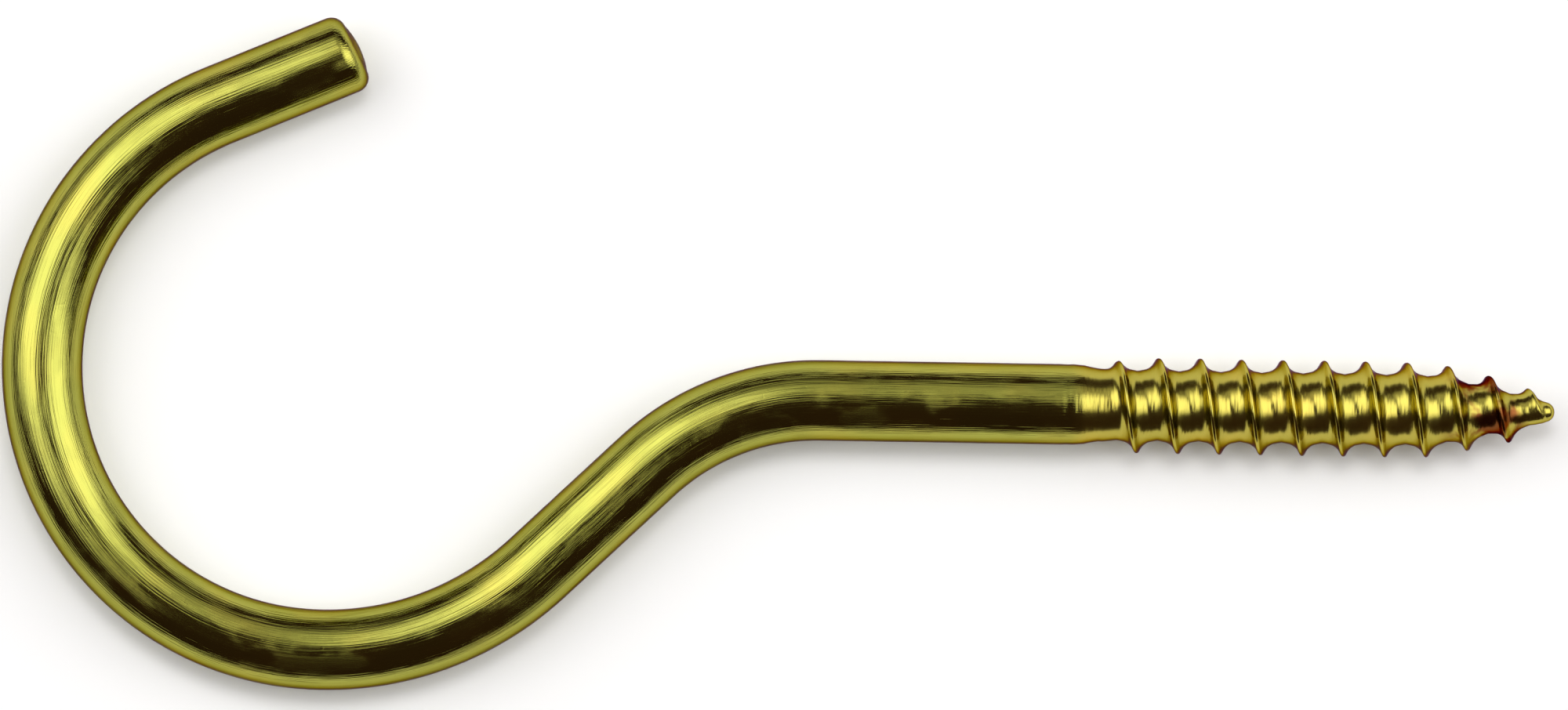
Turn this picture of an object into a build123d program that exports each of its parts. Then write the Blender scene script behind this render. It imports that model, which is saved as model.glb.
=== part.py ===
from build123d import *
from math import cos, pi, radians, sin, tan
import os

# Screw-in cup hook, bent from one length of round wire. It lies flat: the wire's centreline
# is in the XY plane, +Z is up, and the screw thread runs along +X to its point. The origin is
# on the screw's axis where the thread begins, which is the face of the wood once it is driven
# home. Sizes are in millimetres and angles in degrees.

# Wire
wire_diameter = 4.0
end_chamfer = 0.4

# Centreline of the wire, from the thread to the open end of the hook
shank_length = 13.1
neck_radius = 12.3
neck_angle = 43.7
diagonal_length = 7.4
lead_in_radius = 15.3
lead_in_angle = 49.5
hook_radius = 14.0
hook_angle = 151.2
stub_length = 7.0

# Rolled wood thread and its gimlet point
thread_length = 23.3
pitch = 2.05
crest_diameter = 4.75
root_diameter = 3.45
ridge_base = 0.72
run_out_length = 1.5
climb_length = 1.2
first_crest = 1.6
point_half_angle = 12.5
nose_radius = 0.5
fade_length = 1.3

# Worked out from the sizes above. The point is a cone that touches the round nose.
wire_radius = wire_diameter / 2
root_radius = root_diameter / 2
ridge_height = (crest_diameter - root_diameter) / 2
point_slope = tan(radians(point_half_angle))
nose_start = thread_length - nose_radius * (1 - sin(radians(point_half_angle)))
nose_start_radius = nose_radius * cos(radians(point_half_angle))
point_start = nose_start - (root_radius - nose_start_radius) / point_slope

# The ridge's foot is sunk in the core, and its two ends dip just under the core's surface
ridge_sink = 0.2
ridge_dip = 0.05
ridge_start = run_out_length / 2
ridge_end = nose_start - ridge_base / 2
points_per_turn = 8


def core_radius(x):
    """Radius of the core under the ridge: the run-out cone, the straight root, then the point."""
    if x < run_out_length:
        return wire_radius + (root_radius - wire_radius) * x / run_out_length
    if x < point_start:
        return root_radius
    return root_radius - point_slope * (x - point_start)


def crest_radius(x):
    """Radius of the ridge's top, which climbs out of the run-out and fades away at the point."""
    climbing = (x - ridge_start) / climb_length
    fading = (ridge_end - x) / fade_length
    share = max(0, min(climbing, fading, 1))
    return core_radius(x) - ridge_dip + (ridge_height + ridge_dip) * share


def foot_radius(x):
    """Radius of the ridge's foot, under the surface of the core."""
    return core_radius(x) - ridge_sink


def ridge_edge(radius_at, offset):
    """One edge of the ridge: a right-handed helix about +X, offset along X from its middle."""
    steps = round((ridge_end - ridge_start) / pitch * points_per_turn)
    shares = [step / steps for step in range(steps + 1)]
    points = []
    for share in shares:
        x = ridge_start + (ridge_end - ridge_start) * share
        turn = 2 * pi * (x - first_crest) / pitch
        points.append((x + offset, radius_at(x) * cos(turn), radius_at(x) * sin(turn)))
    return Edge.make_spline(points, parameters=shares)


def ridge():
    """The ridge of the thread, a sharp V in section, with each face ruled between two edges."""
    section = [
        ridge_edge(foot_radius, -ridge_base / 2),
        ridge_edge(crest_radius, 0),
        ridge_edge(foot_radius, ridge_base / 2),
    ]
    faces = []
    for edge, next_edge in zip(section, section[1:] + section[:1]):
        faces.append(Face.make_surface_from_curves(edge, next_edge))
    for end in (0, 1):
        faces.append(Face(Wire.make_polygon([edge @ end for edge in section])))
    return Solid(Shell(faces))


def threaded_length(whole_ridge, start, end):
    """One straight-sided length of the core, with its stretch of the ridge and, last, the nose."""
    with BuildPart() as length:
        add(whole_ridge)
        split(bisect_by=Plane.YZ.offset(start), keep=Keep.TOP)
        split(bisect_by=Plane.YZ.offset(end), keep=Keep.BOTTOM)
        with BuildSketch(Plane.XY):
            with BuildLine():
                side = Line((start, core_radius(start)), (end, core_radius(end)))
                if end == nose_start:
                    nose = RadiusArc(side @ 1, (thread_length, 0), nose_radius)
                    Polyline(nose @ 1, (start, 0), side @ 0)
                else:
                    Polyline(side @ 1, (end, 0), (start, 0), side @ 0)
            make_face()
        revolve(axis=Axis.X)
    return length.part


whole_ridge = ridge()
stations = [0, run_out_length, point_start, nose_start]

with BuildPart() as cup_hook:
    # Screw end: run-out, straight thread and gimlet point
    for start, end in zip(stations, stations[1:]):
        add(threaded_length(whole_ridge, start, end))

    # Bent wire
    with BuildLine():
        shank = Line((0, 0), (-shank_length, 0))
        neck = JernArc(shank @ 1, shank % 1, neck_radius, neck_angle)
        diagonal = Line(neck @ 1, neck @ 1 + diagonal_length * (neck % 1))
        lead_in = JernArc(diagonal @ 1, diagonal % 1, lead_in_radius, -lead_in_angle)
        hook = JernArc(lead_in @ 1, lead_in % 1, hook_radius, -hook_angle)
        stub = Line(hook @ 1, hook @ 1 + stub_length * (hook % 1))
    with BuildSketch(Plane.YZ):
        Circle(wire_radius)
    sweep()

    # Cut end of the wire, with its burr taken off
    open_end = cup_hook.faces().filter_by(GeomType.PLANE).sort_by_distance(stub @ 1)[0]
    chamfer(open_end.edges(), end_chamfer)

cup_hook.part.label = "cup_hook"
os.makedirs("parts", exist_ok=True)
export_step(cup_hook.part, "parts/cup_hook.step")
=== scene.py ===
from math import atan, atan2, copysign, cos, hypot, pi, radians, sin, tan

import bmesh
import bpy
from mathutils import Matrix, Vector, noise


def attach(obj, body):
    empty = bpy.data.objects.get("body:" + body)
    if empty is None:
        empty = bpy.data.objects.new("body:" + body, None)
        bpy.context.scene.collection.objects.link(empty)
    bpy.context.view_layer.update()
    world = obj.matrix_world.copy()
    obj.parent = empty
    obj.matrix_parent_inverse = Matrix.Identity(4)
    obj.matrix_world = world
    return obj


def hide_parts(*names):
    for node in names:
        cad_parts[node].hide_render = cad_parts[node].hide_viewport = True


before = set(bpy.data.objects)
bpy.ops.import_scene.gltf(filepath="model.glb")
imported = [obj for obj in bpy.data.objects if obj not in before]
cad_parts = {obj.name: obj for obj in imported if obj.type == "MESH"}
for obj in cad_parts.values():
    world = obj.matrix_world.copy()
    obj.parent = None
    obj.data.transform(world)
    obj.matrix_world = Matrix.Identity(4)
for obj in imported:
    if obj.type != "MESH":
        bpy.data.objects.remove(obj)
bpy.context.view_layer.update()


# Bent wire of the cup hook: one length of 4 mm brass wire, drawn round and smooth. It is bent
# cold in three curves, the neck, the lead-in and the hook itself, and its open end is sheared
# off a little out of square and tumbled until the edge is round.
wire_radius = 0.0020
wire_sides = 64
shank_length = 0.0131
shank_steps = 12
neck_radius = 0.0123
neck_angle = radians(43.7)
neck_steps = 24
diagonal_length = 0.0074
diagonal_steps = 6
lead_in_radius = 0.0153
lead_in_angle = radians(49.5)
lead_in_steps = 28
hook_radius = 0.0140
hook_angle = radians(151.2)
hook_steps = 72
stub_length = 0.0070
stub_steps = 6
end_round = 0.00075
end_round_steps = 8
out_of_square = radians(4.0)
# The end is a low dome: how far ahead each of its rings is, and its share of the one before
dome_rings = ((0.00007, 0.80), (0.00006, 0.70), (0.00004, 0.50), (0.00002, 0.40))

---

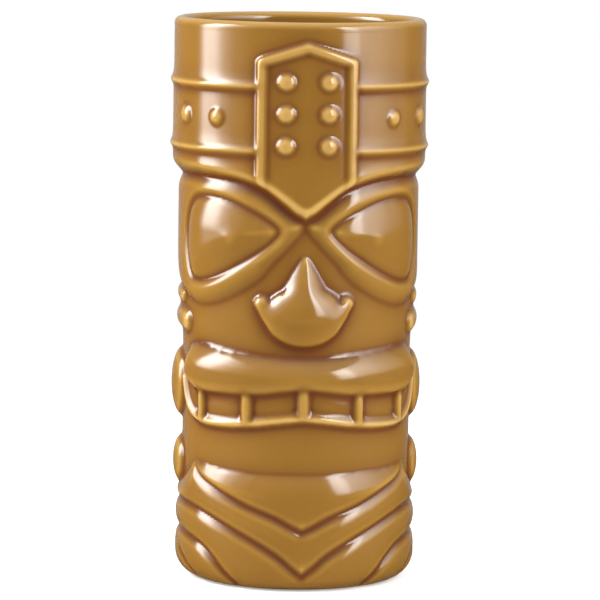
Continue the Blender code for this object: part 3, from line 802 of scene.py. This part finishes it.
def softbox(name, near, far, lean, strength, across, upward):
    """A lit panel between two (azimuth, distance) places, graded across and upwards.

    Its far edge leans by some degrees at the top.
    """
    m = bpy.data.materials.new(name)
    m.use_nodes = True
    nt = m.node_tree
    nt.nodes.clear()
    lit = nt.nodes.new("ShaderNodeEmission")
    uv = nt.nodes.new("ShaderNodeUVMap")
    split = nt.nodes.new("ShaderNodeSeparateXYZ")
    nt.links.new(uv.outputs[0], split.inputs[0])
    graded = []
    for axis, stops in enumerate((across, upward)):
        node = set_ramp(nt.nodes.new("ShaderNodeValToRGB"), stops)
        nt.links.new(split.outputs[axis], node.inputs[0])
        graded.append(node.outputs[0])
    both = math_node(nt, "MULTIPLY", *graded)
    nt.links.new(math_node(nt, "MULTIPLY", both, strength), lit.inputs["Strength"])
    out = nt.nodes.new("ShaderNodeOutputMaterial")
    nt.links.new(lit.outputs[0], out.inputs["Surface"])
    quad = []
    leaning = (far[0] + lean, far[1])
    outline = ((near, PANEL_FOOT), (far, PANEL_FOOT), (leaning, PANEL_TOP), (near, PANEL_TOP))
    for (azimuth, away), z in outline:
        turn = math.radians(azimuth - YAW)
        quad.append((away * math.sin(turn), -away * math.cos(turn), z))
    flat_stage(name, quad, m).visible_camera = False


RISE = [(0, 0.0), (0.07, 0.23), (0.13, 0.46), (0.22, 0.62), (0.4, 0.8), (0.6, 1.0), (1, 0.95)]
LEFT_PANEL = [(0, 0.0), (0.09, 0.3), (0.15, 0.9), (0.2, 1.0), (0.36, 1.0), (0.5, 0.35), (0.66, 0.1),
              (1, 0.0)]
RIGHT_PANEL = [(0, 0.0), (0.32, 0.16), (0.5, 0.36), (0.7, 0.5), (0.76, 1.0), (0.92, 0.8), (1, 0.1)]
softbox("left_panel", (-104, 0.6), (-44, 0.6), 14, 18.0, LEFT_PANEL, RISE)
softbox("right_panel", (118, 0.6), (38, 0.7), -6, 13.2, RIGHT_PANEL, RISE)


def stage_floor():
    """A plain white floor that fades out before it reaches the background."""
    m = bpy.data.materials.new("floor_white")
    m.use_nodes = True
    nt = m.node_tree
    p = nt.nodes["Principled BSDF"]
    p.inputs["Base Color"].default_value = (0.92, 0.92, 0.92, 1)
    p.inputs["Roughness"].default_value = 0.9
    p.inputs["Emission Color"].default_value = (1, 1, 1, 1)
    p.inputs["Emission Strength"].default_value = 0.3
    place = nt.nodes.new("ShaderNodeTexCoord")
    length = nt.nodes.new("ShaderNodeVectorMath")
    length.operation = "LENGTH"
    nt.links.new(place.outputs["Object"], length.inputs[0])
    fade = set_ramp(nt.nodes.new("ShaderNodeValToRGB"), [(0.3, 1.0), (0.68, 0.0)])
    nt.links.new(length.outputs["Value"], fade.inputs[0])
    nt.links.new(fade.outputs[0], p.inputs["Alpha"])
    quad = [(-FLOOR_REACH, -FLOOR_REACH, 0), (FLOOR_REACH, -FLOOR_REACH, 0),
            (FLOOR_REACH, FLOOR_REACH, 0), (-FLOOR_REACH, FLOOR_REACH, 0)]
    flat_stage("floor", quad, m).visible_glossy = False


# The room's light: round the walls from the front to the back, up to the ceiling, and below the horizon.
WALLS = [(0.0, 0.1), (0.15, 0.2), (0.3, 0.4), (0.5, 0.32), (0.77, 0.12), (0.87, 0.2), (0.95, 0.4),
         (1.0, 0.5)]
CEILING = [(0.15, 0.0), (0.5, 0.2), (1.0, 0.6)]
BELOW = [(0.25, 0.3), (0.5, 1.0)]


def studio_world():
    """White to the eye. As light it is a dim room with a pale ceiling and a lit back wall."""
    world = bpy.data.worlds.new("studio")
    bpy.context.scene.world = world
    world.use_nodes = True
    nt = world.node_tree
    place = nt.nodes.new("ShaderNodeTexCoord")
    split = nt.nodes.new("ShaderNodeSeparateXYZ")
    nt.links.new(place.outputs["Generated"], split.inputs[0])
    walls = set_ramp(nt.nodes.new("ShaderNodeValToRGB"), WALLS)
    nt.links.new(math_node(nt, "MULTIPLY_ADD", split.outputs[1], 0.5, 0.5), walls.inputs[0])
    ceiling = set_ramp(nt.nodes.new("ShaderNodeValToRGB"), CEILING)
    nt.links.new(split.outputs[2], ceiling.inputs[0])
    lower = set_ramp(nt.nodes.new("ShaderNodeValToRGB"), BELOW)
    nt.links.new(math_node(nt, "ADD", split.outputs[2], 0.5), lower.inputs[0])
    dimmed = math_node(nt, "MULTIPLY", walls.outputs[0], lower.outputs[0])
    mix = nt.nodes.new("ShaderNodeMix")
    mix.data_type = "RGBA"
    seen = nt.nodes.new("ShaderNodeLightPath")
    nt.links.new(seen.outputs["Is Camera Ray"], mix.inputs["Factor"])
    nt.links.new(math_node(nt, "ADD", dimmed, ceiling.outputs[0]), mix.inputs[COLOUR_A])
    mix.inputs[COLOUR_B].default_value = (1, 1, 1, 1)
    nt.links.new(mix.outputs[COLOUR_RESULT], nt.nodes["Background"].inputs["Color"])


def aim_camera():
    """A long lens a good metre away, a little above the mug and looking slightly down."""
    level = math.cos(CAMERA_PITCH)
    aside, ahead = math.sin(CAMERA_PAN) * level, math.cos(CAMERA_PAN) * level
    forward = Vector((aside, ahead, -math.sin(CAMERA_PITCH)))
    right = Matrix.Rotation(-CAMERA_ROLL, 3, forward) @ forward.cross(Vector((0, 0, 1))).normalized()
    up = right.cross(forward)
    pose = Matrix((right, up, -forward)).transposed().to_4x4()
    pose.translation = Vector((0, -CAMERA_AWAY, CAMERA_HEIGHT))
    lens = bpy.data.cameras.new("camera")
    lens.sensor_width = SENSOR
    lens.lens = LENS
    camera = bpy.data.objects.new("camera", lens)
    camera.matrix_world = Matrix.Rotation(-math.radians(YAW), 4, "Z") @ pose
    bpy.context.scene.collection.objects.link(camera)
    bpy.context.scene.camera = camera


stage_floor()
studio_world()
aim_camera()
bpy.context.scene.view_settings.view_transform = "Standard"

--

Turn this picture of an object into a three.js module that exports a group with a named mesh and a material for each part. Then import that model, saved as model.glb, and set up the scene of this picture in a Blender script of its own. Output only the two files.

### EXERCISE
Print, from the entries above, the line with "Continue the Blender", the line with "across and upwards." and all lines between them, exactly and with nothing else.

### OUTPUT FOR THIS EXERCISE
Continue the Blender code for this object: part 3, from line 802 of scene.py. This part finishes it.
def softbox(name, near, far, lean, strength, across, upward):
    """A lit panel between two (azimuth, distance) places, graded across and upwards.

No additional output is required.